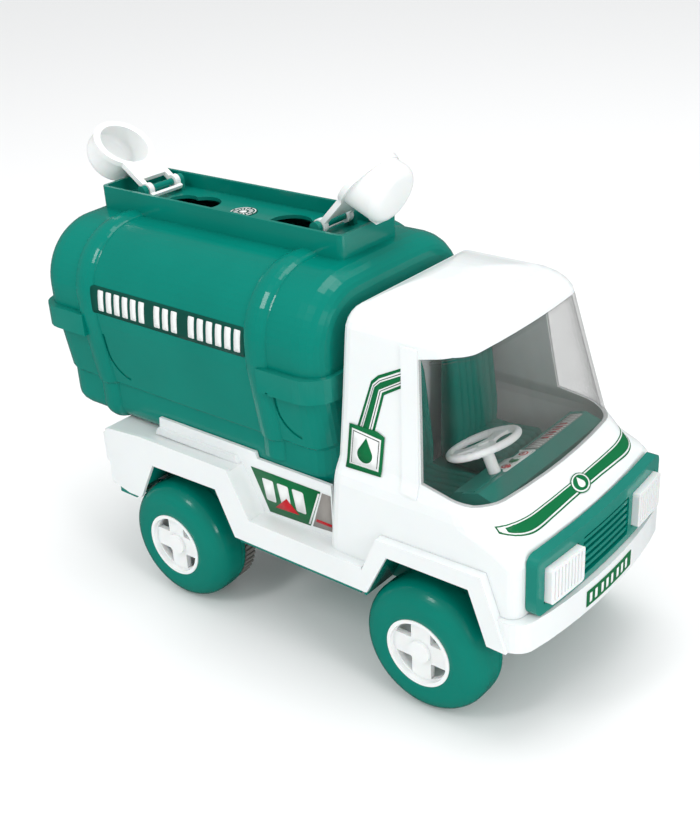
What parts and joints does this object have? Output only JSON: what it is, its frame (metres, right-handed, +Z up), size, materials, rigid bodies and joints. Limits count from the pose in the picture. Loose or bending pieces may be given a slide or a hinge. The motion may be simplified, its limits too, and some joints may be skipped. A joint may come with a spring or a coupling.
{
  "type": "toy tanker truck",
  "caption": "Friction-powered toy tanker truck: tilted-glass cab, ribbed oval tank with hinged filler lids, spoked wheels and a geared flywheel drive.",
  "frame": {"origin": "middle of the bounding box in plan, on the surface the tyres stand on", "axes": "+X forwards, the way the cab faces; +Y to the truck's left; +Z up"},
  "size_m": [0.3478, 0.15, 0.2617],
  "materials": {
    "white_body": "glossy moulded plastic, ivory white",
    "white_fittings": "glossy moulded plastic, white",
    "lamp": "glossy milky plastic with vertical flutes",
    "smoke_glazing": "clear smoke-tinted plastic",
    "green_body": "glossy moulded plastic, blue-green",
    "tyre": "smooth blue-green plastic with a soft shine",
    "traction_rubber": "grey-brown ribbed rubber",
    "motor_case": "matte dark plastic",
    "gear_plastic": "natural nylon",
    "bright_steel": "drawn steel",
    "flywheel_steel": "pressed steel, oiled",
    "dark_print": "printed film",
    "white_print": "printed film",
    "green_print": "printed film"
  },
  "bodies": {
    "truck_body": {"cab_shell": "white_body", "windshield": "smoke_glazing", "chassis_body": "white_body", "underbody": "green_body", "tank_upper_shell": "green_body", "tank_lower_shell": "green_body", "grille": "green_body", "headlight_left": "lamp", "headlight_right": "lamp", "dashboard": "green_body", "cab_floor": "green_body", "driver_seat": "green_body", "passenger_seat": "green_body", "rear_hinge_bar": "green_body", "front_hinge_bar": "green_body", "motor_case_left": "motor_case", "motor_case_right": "motor_case", "chassis_screws": "bright_steel", "motor_screws": "bright_steel", "number_plate": "green_print", "tank_labels": "green_print", "chassis_decals": "green_print", "cab_decals": "green_print", "tray_emblem": "dark_print", "instrument_sticker": "white_print"},
    "front_wheels": {"front_axle": "bright_steel", "front_left_tyre": "tyre", "front_right_tyre": "tyre", "front_left_rim": "white_fittings", "front_right_rim": "white_fittings"},
    "rear_wheels": {"rear_axle": "bright_steel", "rear_left_tyre": "tyre", "rear_right_tyre": "tyre", "rear_left_rim": "white_fittings", "rear_right_rim": "white_fittings", "traction_ring_left": "traction_rubber", "traction_ring_right": "traction_rubber", "axle_gear": "gear_plastic"},
    "idler": {"idler_shaft": "bright_steel", "idler_gear": "gear_plastic"},
    "flywheel_group": {"flywheel_shaft": "bright_steel", "flywheel_pinion": "gear_plastic", "flywheel": "flywheel_steel"},
    "steering": {"steering_wheel": "white_fittings"},
    "rear_filler_lid": {"rear_lid": "white_fittings"},
    "front_filler_lid": {"front_lid": "white_fittings"}
  },
  "joints": [
    {"name": "front_axle_spin", "type": "hinge", "parent": "truck_body", "child": "front_wheels", "pos_m": [0.10862, 0, 0.0365], "axis": [0, 1, 0], "continuous": true},
    {"name": "rear_axle_spin", "type": "hinge", "parent": "truck_body", "child": "rear_wheels", "pos_m": [-0.06538, 0, 0.0365], "axis": [0, 1, 0], "continuous": true},
    {"name": "idler_spin", "type": "hinge", "parent": "truck_body", "child": "idler", "pos_m": [-0.05035, 0, 0.04197], "axis": [0, 1, 0], "continuous": true},
    {"name": "flywheel_spin", "type": "hinge", "parent": "truck_body", "child": "flywheel_group", "pos_m": [-0.03435, 0, 0.04197], "axis": [0, 1, 0], "continuous": true},
    {"name": "steering_turn", "type": "hinge", "parent": "truck_body", "child": "steering", "pos_m": [0.11712, -0.028, 0.1365], "axis": [-0.4226, 0, 0.9063], "continuous": true},
    {"name": "rear_lid_hinge", "type": "hinge", "parent": "truck_body", "child": "rear_filler_lid", "pos_m": [-0.12288, 0, 0.2225], "axis": [0, 1, 0], "range_deg": [0, 149.5]},
    {"name": "front_lid_hinge", "type": "hinge", "parent": "truck_body", "child": "front_filler_lid", "pos_m": [0.00662, 0, 0.2225], "axis": [0, -1, 0], "range_deg": [0, 138.5]}
  ],
  "couplings": [
    {"joint": "idler_spin", "follows": "rear_axle_spin", "ratio": -3},
    {"joint": "flywheel_spin", "follows": "rear_axle_spin", "ratio": 9}
  ]
}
▬▬▬▬▬▬▬▬▬▬
Problem to solve: Write the material out again word for word.

Written solution:
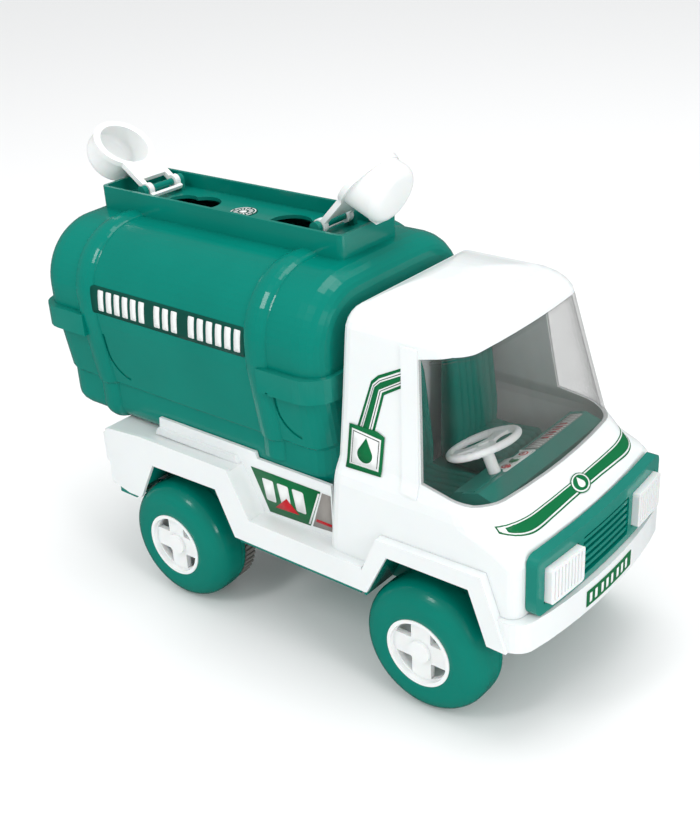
What parts and joints does this object have? Output only JSON: what it is, its frame (metres, right-handed, +Z up), size, materials, rigid bodies and joints. Limits count from the pose in the picture. Loose or bending pieces may be given a slide or a hinge. The motion may be simplified, its limits too, and some joints may be skipped. A joint may come with a spring or a coupling.
{
  "type": "toy tanker truck",
  "caption": "Friction-powered toy tanker truck: tilted-glass cab, ribbed oval tank with hinged filler lids, spoked wheels and a geared flywheel drive.",
  "frame": {"origin": "middle of the bounding box in plan, on the surface the tyres stand on", "axes": "+X forwards, the way the cab faces; +Y to the truck's left; +Z up"},
  "size_m": [0.3478, 0.15, 0.2617],
  "materials": {
    "white_body": "glossy moulded plastic, ivory white",
    "white_fittings": "glossy moulded plastic, white",
    "lamp": "glossy milky plastic with vertical flutes",
    "smoke_glazing": "clear smoke-tinted plastic",
    "green_body": "glossy moulded plastic, blue-green",
    "tyre": "smooth blue-green plastic with a soft shine",
    "traction_rubber": "grey-brown ribbed rubber",
    "motor_case": "matte dark plastic",
    "gear_plastic": "natural nylon",
    "bright_steel": "drawn steel",
    "flywheel_steel": "pressed steel, oiled",
    "dark_print": "printed film",
    "white_print": "printed film",
    "green_print": "printed film"
  },
  "bodies": {
    "truck_body": {"cab_shell": "white_body", "windshield": "smoke_glazing", "chassis_body": "white_body", "underbody": "green_body", "tank_upper_shell": "green_body", "tank_lower_shell": "green_body", "grille": "green_body", "headlight_left": "lamp", "headlight_right": "lamp", "dashboard": "green_body", "cab_floor": "green_body", "driver_seat": "green_body", "passenger_seat": "green_body", "rear_hinge_bar": "green_body", "front_hinge_bar": "green_body", "motor_case_left": "motor_case", "motor_case_right": "motor_case", "chassis_screws": "bright_steel", "motor_screws": "bright_steel", "number_plate": "green_print", "tank_labels": "green_print", "chassis_decals": "green_print", "cab_decals": "green_print", "tray_emblem": "dark_print", "instrument_sticker": "white_print"},
    "front_wheels": {"front_axle": "bright_steel", "front_left_tyre": "tyre", "front_right_tyre": "tyre", "front_left_rim": "white_fittings", "front_right_rim": "white_fittings"},
    "rear_wheels": {"rear_axle": "bright_steel", "rear_left_tyre": "tyre", "rear_right_tyre": "tyre", "rear_left_rim": "white_fittings", "rear_right_rim": "white_fittings", "traction_ring_left": "traction_rubber", "traction_ring_right": "traction_rubber", "axle_gear": "gear_plastic"},
    "idler": {"idler_shaft": "bright_steel", "idler_gear": "gear_plastic"},
    "flywheel_group": {"flywheel_shaft": "bright_steel", "flywheel_pinion": "gear_plastic", "flywheel": "flywheel_steel"},
    "steering": {"steering_wheel": "white_fittings"},
    "rear_filler_lid": {"rear_lid": "white_fittings"},
    "front_filler_lid": {"front_lid": "white_fittings"}
  },
  "joints": [
    {"name": "front_axle_spin", "type": "hinge", "parent": "truck_body", "child": "front_wheels", "pos_m": [0.10862, 0, 0.0365], "axis": [0, 1, 0], "continuous": true},
    {"name": "rear_axle_spin", "type": "hinge", "parent": "truck_body", "child": "rear_wheels", "pos_m": [-0.06538, 0, 0.0365], "axis": [0, 1, 0], "continuous": true},
    {"name": "idler_spin", "type": "hinge", "parent": "truck_body", "child": "idler", "pos_m": [-0.05035, 0, 0.04197], "axis": [0, 1, 0], "continuous": true},
    {"name": "flywheel_spin", "type": "hinge", "parent": "truck_body", "child": "flywheel_group", "pos_m": [-0.03435, 0, 0.04197], "axis": [0, 1, 0], "continuous": true},
    {"name": "steering_turn", "type": "hinge", "parent": "truck_body", "child": "steering", "pos_m": [0.11712, -0.028, 0.1365], "axis": [-0.4226, 0, 0.9063], "continuous": true},
    {"name": "rear_lid_hinge", "type": "hinge", "parent": "truck_body", "child": "rear_filler_lid", "pos_m": [-0.12288, 0, 0.2225], "axis": [0, 1, 0], "range_deg": [0, 149.5]},
    {"name": "front_lid_hinge", "type": "hinge", "parent": "truck_body", "child": "front_filler_lid", "pos_m": [0.00662, 0, 0.2225], "axis": [0, -1, 0], "range_deg": [0, 138.5]}
  ],
  "couplings": [
    {"joint": "idler_spin", "follows": "rear_axle_spin", "ratio": -3},
    {"joint": "flywheel_spin", "follows": "rear_axle_spin", "ratio": 9}
  ]
}